Case Study: Engineering

Aircraft high lift prediction

by Neil Ashton (neilashton.co.uk)

This study was concerned with the accurate prediction of lift from Computational Fluid Dynamics (CFD) simulations of a realistic airframe configuration.  The study was carried out in connection with the AIAA CFD High Lift Prediction Workshop (hiliftpw.larc.nasa.gov), which set out to assess the numerical prediction capability of current-generation CFD technology for landing and take-off high-lift aircraft configurations. The challenge is to capture enough of the airflow phenomena while keeping the cost of the numerical simulation within bounds, with the aim to replace costly wind-tunnel experiments or to understand effects that are impossible to observe directly or measure in the wind tunnel.
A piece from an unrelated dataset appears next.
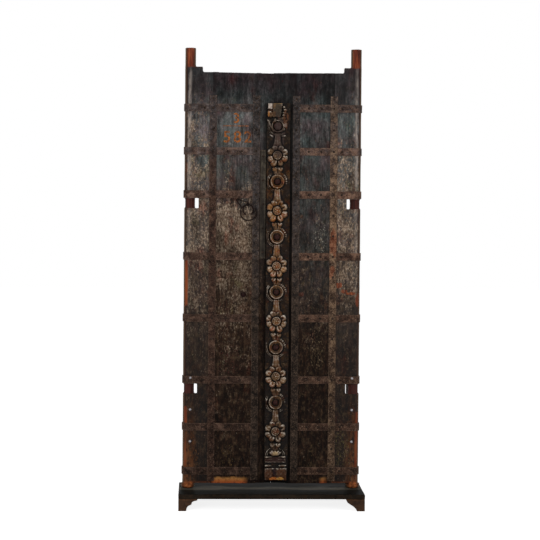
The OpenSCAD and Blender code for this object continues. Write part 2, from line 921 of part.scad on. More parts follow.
function eye_z() = strap_z(5) - eye_drop;
function staple_r() = 2.5;
function staple_x() = ring_x + eye_r * sin(eye_turn);
function eye_back_y() = -eye_standoff + eye_r * cos(eye_turn);

module ring_staple() {
    leg = 18;
    leg_r = 2;
    color("#3a2a24")
        union() {
            translate([-ring_x, -eye_standoff, eye_z()])
                rotate([0, 0, eye_turn])
                    rotate([0, 90, 0])
                        rotate_extrude($fn = 48)
                            translate([eye_r, 0]) circle(eye_iron_r, $fn = 24);
            translate([-staple_x(), 0, eye_z()]) {
                along_y(2 * staple_r(), eye_back_y(), plank_t + leg_r);
                translate([0, plank_t + leg_r + 0.1, 0])
                    wire_run([-leg, 0, 0], [leg, 0, 0], leg_r);
            }
        }
}

// A bent end of wire, hooked round the staple and lying on the plank.
module tie_wire() {
    lie = -wire_r - 0.1;
    hook_r = staple_r() + wire_r + 0.15;
    route = [[-staple_x(), lie, eye_z() + hook_r], [-ring_x, lie, eye_z() + 12],
             [-ring_x - 16, lie, eye_z() + 14], [-ring_x - 53, lie, eye_z() + 26],
             [-ring_x - 56, lie, eye_z() + 20], [-ring_x - 31, lie, eye_z() - 14]];
    color("#2b2320") {
        translate([-staple_x(), lie, eye_z()])
            rotate([90, 0, 0])
                rotate_extrude($fn = 48)
                    translate([hook_r, 0]) circle(wire_r, $fn = 24);
        for (k = [0 : len(route) - 2])
            wire_run(route[k], route[k + 1], wire_r);
    }
}

// The iron ring is open at the foot, one end beaten into a knob.
module ring_pull() {
    start = -60;
    sweep = 295;
    a = start + sweep;
    color("#3a2a24")
        translate([-ring_x, -eye_standoff, eye_z() - ring_r])
            rotate([90, 0, 0]) {
                rotate([0, 0, start])
                    rotate_extrude(angle = sweep, $fn = 96)
                        translate([ring_r, 0]) circle(ring_iron_r, $fn = 24);
                translate([ring_r * cos(start), ring_r * sin(start), 0])
                    sphere(ring_iron_r, $fn = 24);
                translate([ring_r * cos(a), ring_r * sin(a), 0])
                    sphere(ring_iron_r * 1.75, $fn = 32);
            }
}

// The wire loop is wound once round the ring beside the eye, and ends in the air.
module wire_loop() {
    wound_at = 108;
    coil_r = ring_iron_r + wire_r + 0.1;
    first = 103;
    sweep = 291;
    steps = 26;
    turn = [for (k = [0 : steps]) first + sweep * k / steps];
    color("#2b2320") {
        for (k = [0 : steps - 1])
            hull()
                for (a = [turn[k], turn[k + 1]])
                    translate([-ring_x + loop_r * cos(a), -eye_standoff - coil_r,
                               eye_z() - loop_r + loop_r * sin(a)])
                        sphere(wire_r, $fn = 8);
        translate([-ring_x + ring_r * cos(wound_at), -eye_standoff,
                   eye_z() - ring_r + ring_r * sin(wound_at)])
            rotate([0, 180 - wound_at, 0])
                rotate_extrude($fn = 24)
                    translate([coil_r, 0]) circle(wire_r, $fn = 8);
    }
}

stand_board();
stand_foot_left();
stand_foot_right();
upright_left();
upright_right();
foot_screws();
upright_screws();
stile_bolts();
bolt_nuts();
left_pivot_stile();
left_wide_plank();
left_meeting_stile();
left_ledge(1);  // left_ledge_1
left_ledge(2);  // left_ledge_2
left_ledge(3);  // left_ledge_3
left_ledge(4);  // left_ledge_4
left_strap(1);  // left_strap_1
left_strap(2);  // left_strap_2
left_strap(3);  // left_strap_3
left_strap(4);  // left_strap_4
left_strap(5);  // left_strap_5
left_strap(6);  // left_strap_6
left_strap(7);  // left_strap_7
left_strap(8);  // left_strap_8
left_outer_upright_strap();
left_inner_upright_strap();
left_nails();
left_cover_lath();
left_wooden_stud();
right_pivot_stile();
right_wide_plank();
right_meeting_stile();
right_ledge(1);  // right_ledge_1
right_ledge(2);  // right_ledge_2
right_ledge(3);  // right_ledge_3
right_ledge(4);  // right_ledge_4
right_strap(1);  // right_strap_1
right_strap(2);  // right_strap_2
right_strap(3);  // right_strap_3
right_strap(4);  // right_strap_4
right_strap(5);  // right_strap_5
right_strap(6);  // right_strap_6
right_strap(7);  // right_strap_7
right_strap(8);  // right_strap_8
right_outer_upright_strap();
right_inner_upright_strap();
right_nails();
right_wooden_stud();
right_iron_stud();
carved_bar();
carved_bar_nails();
ring_staple();
tie_wire();
ring_pull();
wire_loop();
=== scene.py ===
# %% [markdown]
# An old double-leaf pivot door, iron strapped and carved, bolted to a low black stand.
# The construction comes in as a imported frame, and every piece made here is fitted to it.
# Each step below says what a piece is, how it could be made, and why this way was chosen.

# %% Load the frame
import math
import random

import bmesh
import bpy
import numpy as np
from mathutils import Euler, Matrix, Vector


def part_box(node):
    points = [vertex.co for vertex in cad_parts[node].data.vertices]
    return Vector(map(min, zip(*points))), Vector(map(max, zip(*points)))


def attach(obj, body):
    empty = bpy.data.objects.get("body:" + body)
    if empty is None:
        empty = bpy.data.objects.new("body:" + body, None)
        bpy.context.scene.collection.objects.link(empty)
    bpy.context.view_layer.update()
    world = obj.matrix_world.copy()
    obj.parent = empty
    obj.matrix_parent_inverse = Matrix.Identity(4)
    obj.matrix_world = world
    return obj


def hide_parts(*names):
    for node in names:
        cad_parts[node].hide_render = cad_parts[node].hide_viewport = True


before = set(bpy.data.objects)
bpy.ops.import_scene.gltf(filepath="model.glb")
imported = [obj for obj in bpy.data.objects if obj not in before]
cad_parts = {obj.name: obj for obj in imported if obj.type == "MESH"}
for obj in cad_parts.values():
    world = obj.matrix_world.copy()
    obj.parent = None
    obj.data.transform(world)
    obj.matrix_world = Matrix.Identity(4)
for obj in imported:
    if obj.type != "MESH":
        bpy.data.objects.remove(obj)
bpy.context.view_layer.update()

# %% [markdown]
# Most pieces begin as a primitive that is shaped in edit mode. A few small helpers carry
# that work: they clear the selection, settle a new primitive so that its place lies in its
# mesh, and open a piece in edit mode with a chosen part of it selected.

# %% Helpers for modelling
UPRIGHT = (math.pi / 2, 0, 0)


def clear_selection():
    if bpy.context.object and bpy.context.object.mode != "OBJECT":
        bpy.ops.object.mode_set(mode="OBJECT")
    bpy.ops.object.select_all(action="DESELECT")


def only(piece):
    clear_selection()
    piece.select_set(True)
    bpy.context.view_layer.objects.active = piece


def settled(name, scale=(1, 1, 1)):
    piece = bpy.context.active_object
    piece.scale = scale
    piece.name = piece.data.name = name
    bpy.ops.object.transform_apply(location=True, rotation=True, scale=True)
    return piece


def block(name, middle, size):
    clear_selection()
    bpy.ops.mesh.primitive_cube_add(size=1, location=middle)
    return settled(name, size)


def sheet(name, middle, wide, tall, columns, rows):
    # a fine grid that stands upright and faces forward
    clear_selection()
    bpy.ops.mesh.primitive_grid_add(x_subdivisions=columns, y_subdivisions=rows, size=1,
                                    location=middle, rotation=UPRIGHT)
    return settled(name, (wide, tall, 1))


def edit(piece, kind="FACE"):
    only(piece)
    bpy.ops.object.mode_set(mode="EDIT")
    bpy.ops.mesh.select_mode(type=kind)
    bpy.ops.mesh.select_all(action="DESELECT")


def select_whole():
    bpy.ops.mesh.select_all(action="SELECT")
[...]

The airflow past a realistic aircraft configuration was simulated on a computational grid with 230 million cells.  The simulations, which were run several times, at different agles of attack, would take 5 years to complete on a conventional workstation but took only 10 days on the ARC clusters, each simulation running in a distributed mode across 960 cores.  The simulations were carried out using the OpenFOAM open-source CFD package.

Airflow streamlines past aircraft at high angle of attack computed from CFD results.

The agreement with experiment was excellent, as shown in the pictures below.  In particular, the plot indicates the model captures the essential physics at a high angle of attack and high lift, which was the focus of the AIAA workshop.

The variation of the lift coefficient with the angle of attack; comparison between experimental values and CFD calculations.

Flow streamlines past the aircraft wing as obtained from CFD simulations.

Flow streamlines past the aircraft wing as obtained from experiment (oil flow technique).